Unlike the previous two winters, 1956 was much more severe.
Winter set in early with about three inches of snow falling on November 11th 1955. On Monday Nov. 14, my mother and father sailed to Pictou and bought our winter’s supply of groceries. This consisted in part of hundred-pound bags of flour and sugar, canned goods, baking products, toiletry etc. These products would last until spring when the strait ice would be gone. The total cost for winter supplies was approximately $350. I can remember our upstairs pantry shelves being stuffed with a large variety of goods.
My father built a lobster boat for Duncan Rankin that year and I believe Duncan called her The Hilda Mae. Another snowstorm occurred on November 20 with strong northeast winds blowing. All that night many Pictou Islanders were at the wharf pumping water out off their boats. Their boats would be straddled between the wooden and concrete wharves with their bowline tied to one wharf and the stern line tied to the other. The huge waves would break over the old wharves and wash into the boats that were docked there. No automatic pumps back then.
Another big snowstorm occurred on December 10 and it lasted into the next day. The island road was blocked with snow and the men were at the wharf hauling Ernie Rankin’s ferryboat up onto the shore for the winter. It remained cold and another snowstorm occurred on December 16th and 17th. There was no shortage of snow on the ground for Christmas 1955. Bill Harris died January 1st.
It remained cold – 12 degrees below zero Fahrenheit and Bill Harris was buried on January 3, 1956. Verna Rankin, George Rankin and Ronnie MacDonald went over to Pictou in the mail plane this same day.
On January 5 it turned milder and started to rain. The rain continued for 11 days until Monday, January 16 and mostly all the snow and ice disappeared. The road was in a terrible mess with mud everywhere. It was so soft and muddy that only tractors dare to be on it.
My father was to be admitted in the hospital on the mainland for an operation on January 20. On January 16, he and Bush MacDonald sailed Bush’s boat right up to Magee’s wharf in Pictou and Verna Rankin came back to the island with Bush on that day. One of our cows became sick on February 1st and since Dad was in the hospital, other Pictou Islanders cared for it. Arnold and Charlie MacMillan, Andy Ward, Duncan Rankin, Dougie Patterson and John Angus MacMillan would continually come to our place and do the barn work and care for the sick animal. They also assisted Rita, RoseMary and little Vincent with the shoveling of snow around the yard and in our long driveway.
Another big snowstorm on February 4, 5 and 6. No school since the road was again completely blocked with snow.

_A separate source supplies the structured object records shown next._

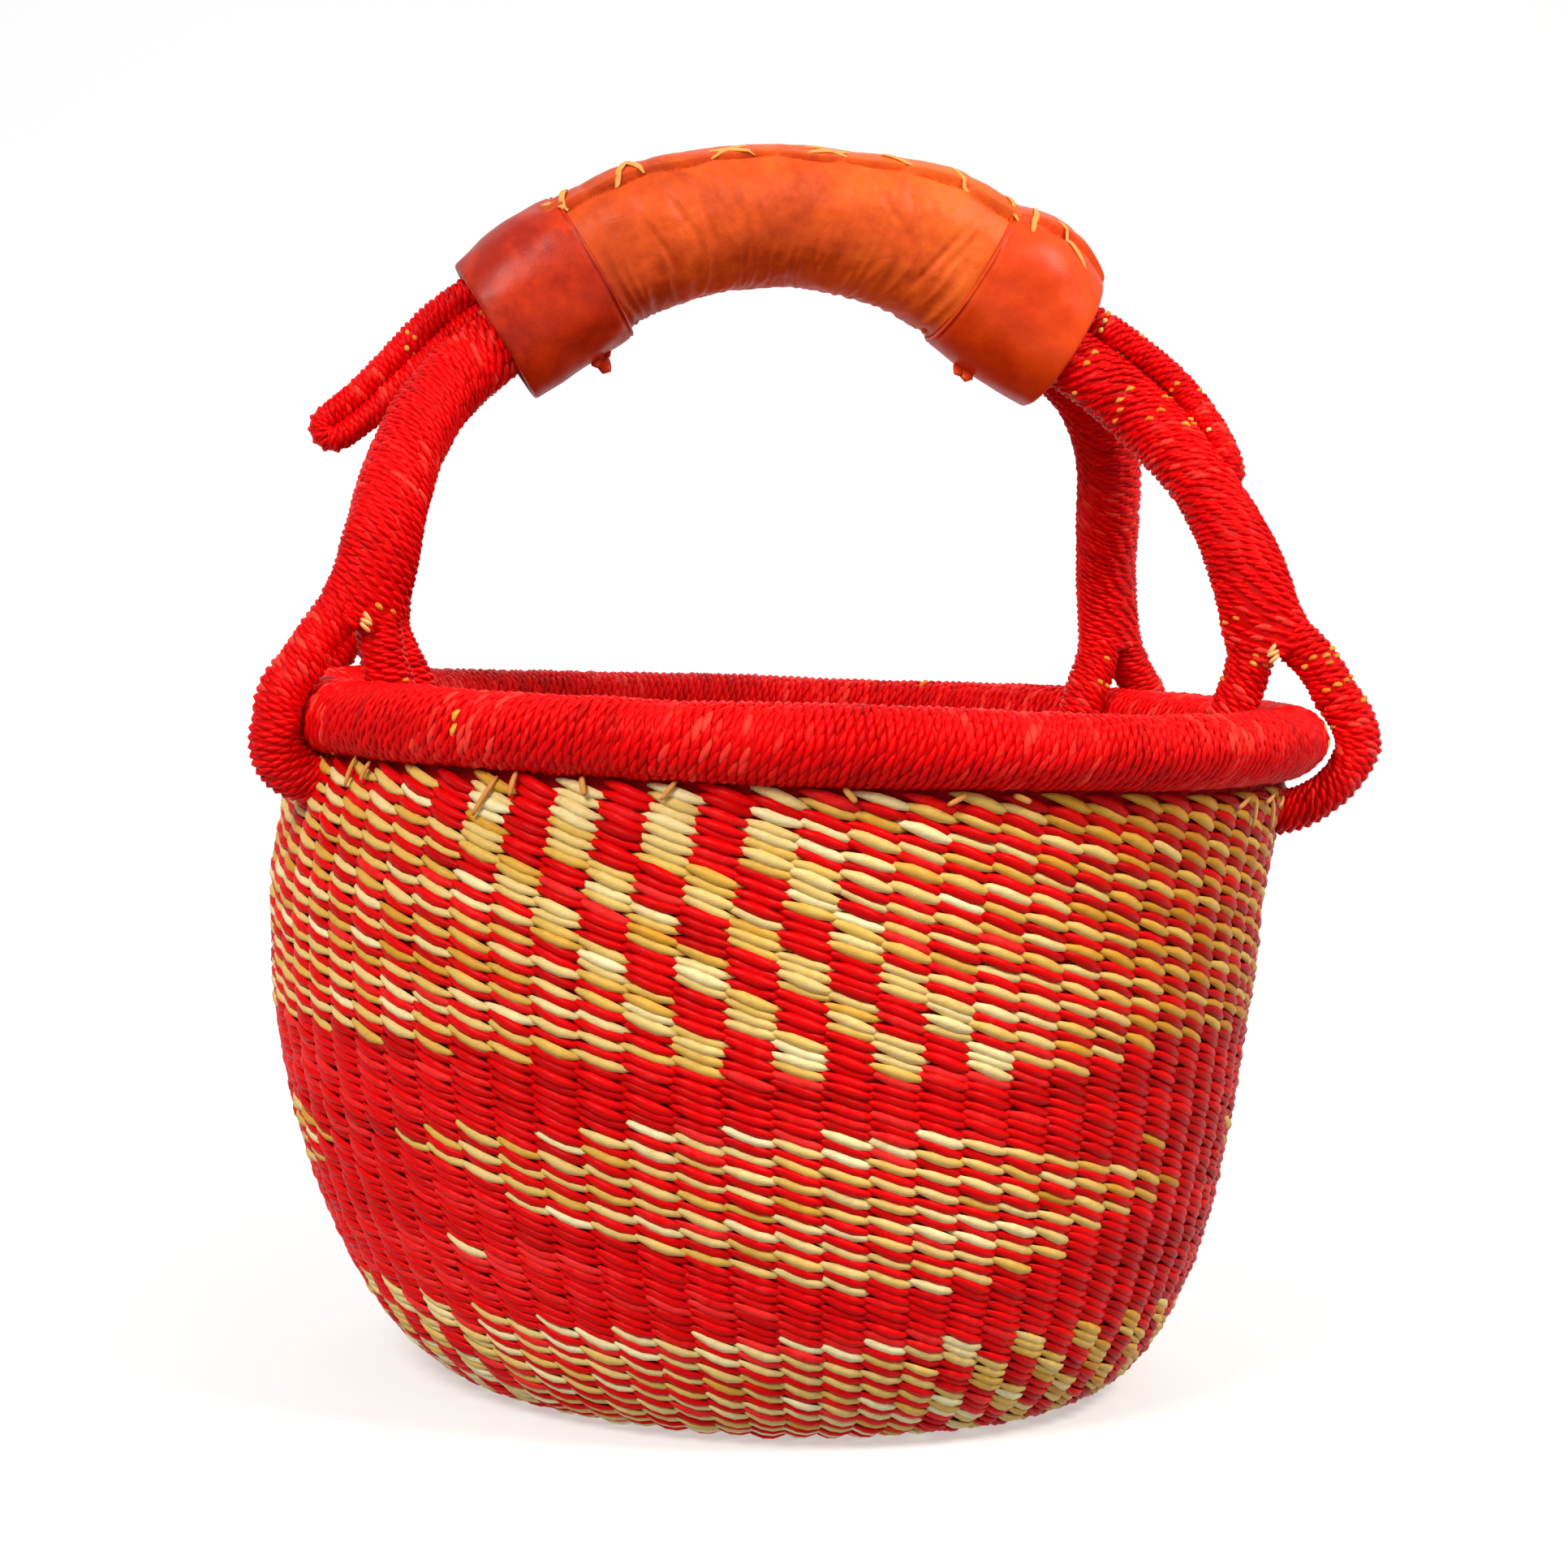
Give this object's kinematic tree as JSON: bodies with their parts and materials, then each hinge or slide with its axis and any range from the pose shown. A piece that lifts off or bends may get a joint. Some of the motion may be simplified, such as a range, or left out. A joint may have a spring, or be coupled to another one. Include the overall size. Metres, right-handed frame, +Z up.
{
  "type": "round straw market basket",
  "caption": "Round basket twined from dyed straw, with a cord-wrapped rim and a stiff arched handle on four wrapped legs with a leather grip.",
  "frame": {"origin": "centre of the base, on the surface the basket stands on", "axes": "+Z up, +X to the right along the handle's arch, -Y the front"},
  "size_m": [0.3132, 0.2984, 0.3523],
  "materials": {
    "patterned_weave": "satin",
    "red_weave": "satin",
    "plain_straw": "satin",
    "red_cord": "satin",
    "grass_bundle": "matte",
    "sleeve_leather": "satin",
    "cuff_leather": "satin"
  },
  "bodies": {
    "root": {"base_weave": "patterned_weave", "lower_pattern_band": "patterned_weave", "lower_red_band": "red_weave", "middle_stripe_band": "patterned_weave", "upper_red_band": "red_weave", "top_pattern_band": "patterned_weave", "rim_core": "grass_bundle", "rim_wrap": "red_cord", "grip_core": "grass_bundle", "grip_sleeve": "sleeve_leather", "left_cuff": "cuff_leather", "right_cuff": "cuff_leather", "seam_lacing": "plain_straw", "left_cuff_tie": "cuff_leather", "right_cuff_tie": "cuff_leather", "left_ear": "red_cord", "right_ear": "red_cord", "right_front_leg_core": "grass_bundle", "right_front_loop_wrap": "red_cord", "right_front_leg_wrap": "red_cord", "right_back_leg_core": "grass_bundle", "right_back_loop_wrap": "red_cord", "right_back_leg_wrap": "red_cord", "left_front_leg_core": "grass_bundle", "left_front_loop_wrap": "red_cord", "left_front_leg_wrap": "red_cord", "left_back_leg_core": "grass_bundle", "left_back_loop_wrap": "red_cord", "left_back_leg_wrap": "red_cord"}
  },
  "joints": []
}
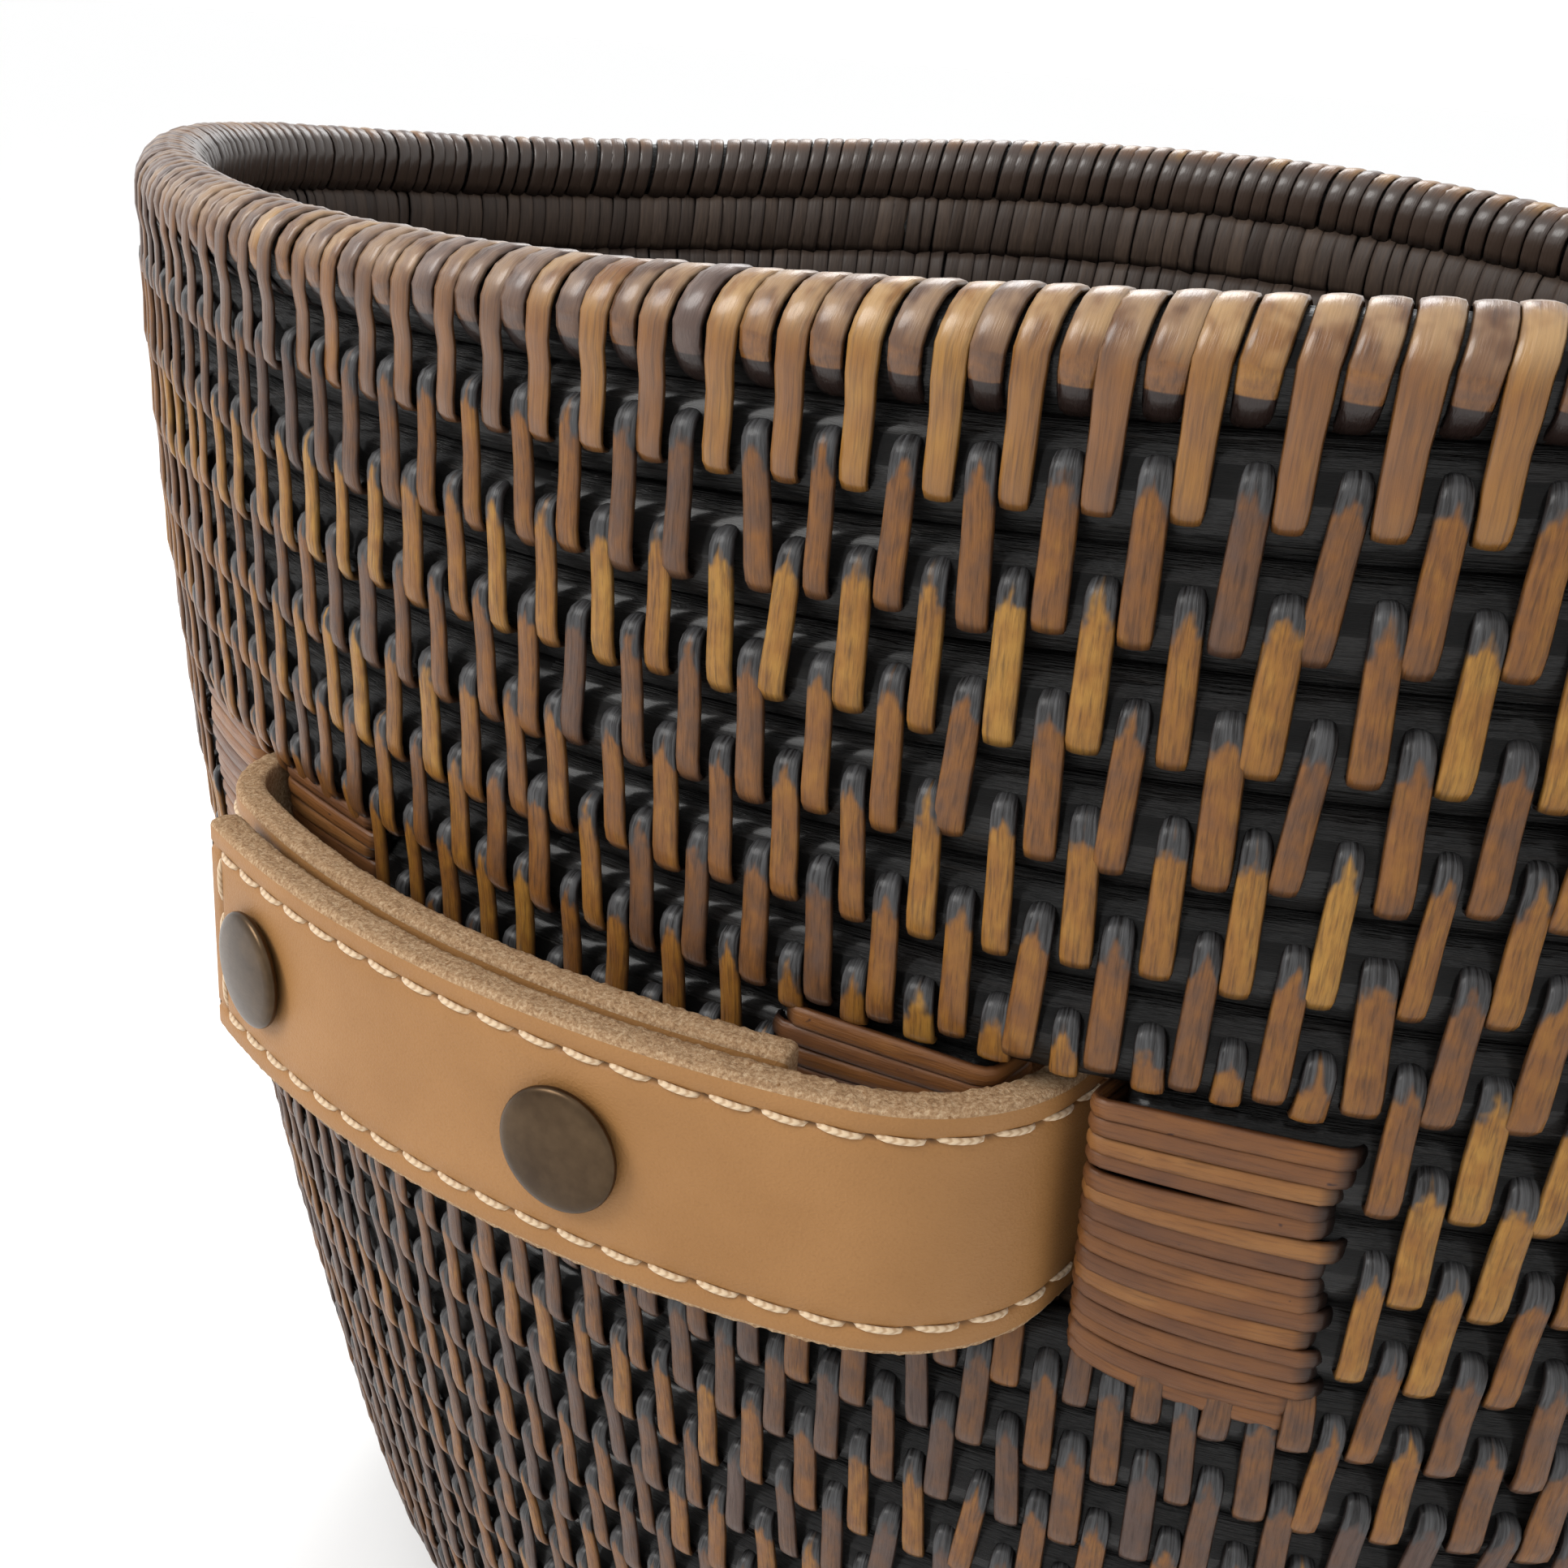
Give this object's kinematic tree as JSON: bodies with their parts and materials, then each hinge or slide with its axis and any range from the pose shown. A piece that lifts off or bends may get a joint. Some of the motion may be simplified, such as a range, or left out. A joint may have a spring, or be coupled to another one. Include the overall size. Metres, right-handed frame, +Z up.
{
  "type": "wicker log basket",
  "caption": "Oval coiled rattan storage basket, wider at the rim, with a leather strap handle looped through lashed slots on each long side and fastened with snaps.",
  "frame": {"origin": "middle of the underside, on the floor", "axes": "+Z up; the oval's long axis lies along X; the front handle is at -Y and the back handle at +Y"},
  "size_m": [0.3714, 0.2842, 0.3171],
  "materials": {
    "rattan": "dark stained rattan coils under sanded brown peel stitches",
    "rim": "dark stained rattan peel, sanded pale along the top, satin",
    "lashing": "orange-brown rattan peel, satin",
    "leather": "tan vegetable-tanned, fine grain, raw edges",
    "thread": "cream waxed thread",
    "brass": "antique brass, dark brown-grey, satin"
  },
  "bodies": {
    "basket": {"wall_coils": "rattan", "rim_coil": "rim", "base_mat": "rattan", "front_left_slot_outer_lashing": "lashing", "front_left_slot_inner_lashing": "lashing", "front_right_slot_outer_lashing": "lashing", "front_right_slot_inner_lashing": "lashing", "back_left_slot_outer_lashing": "lashing", "back_left_slot_inner_lashing": "lashing", "back_right_slot_outer_lashing": "lashing", "back_right_slot_inner_lashing": "lashing"},
    "front_handle": {"front_strap": "leather", "front_strap_seam": "thread", "front_end_snap_cap": "brass", "front_end_snap_socket": "brass", "front_end_snap_stud": "brass", "front_end_snap_post": "brass", "front_middle_snap_cap": "brass", "front_middle_snap_socket": "brass", "front_middle_snap_stud": "brass", "front_middle_snap_post": "brass"},
    "back_handle": {"back_strap": "leather", "back_strap_seam": "thread", "back_end_snap_cap": "brass", "back_end_snap_socket": "brass", "back_end_snap_stud": "brass", "back_end_snap_post": "brass", "back_middle_snap_cap": "brass", "back_middle_snap_socket": "brass", "back_middle_snap_stud": "brass", "back_middle_snap_post": "brass"}
  },
  "joints": [
    {"name": "front_handle_pull", "type": "slide", "parent": "basket", "child": "front_handle", "axis": [0, -1, 0], "range_m": [0, 0.0025]},
    {"name": "back_handle_pull", "type": "slide", "parent": "basket", "child": "back_handle", "axis": [0, 1, 0], "range_m": [0, 0.0025]}
  ]
}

Because there was so much snow, John Angus had difficulty keeping a road open through the fields.
Dad got out off the hospital January 31st and came home via mail plane on Wednesday, Feb. 8. Snow flurries on and off just about every day, then on February 28th another snowstorm hit. Snow was drifted everywhere. There was not a fence post to be seen and we kids were hauling our sleds over top of the telephone lines between our place and Duncan Rankin’s.
It was very cold with snow flurries over the next two weeks of March. Then on March 17th and March 20th we were again hit with more snowstorms. There was just no place else for the snow to go.
On April 1st Easter Sunday, Duncan Rankin, John Angus, Arnold and Charlie MacMillan took Duncan’s engine for his new boat up to my father’s boathouse.
It started to turn milder on April 2 and heavy rains fell the next few days. It was cold with some scattered ice on April 8. Harold Bennett sailed in his boat to Pictou and Cameron MacDonald came back with him on that day.
Thunder and lightening storm April 16 saw the strait ice is scattering quickly. There was a snowstorm on April 21 but it turned to rain the next day. Lobster fishing started April 30, 1956. We had another snowstorm on May 8 and the men were at the wharf shoveling the snow from their boats.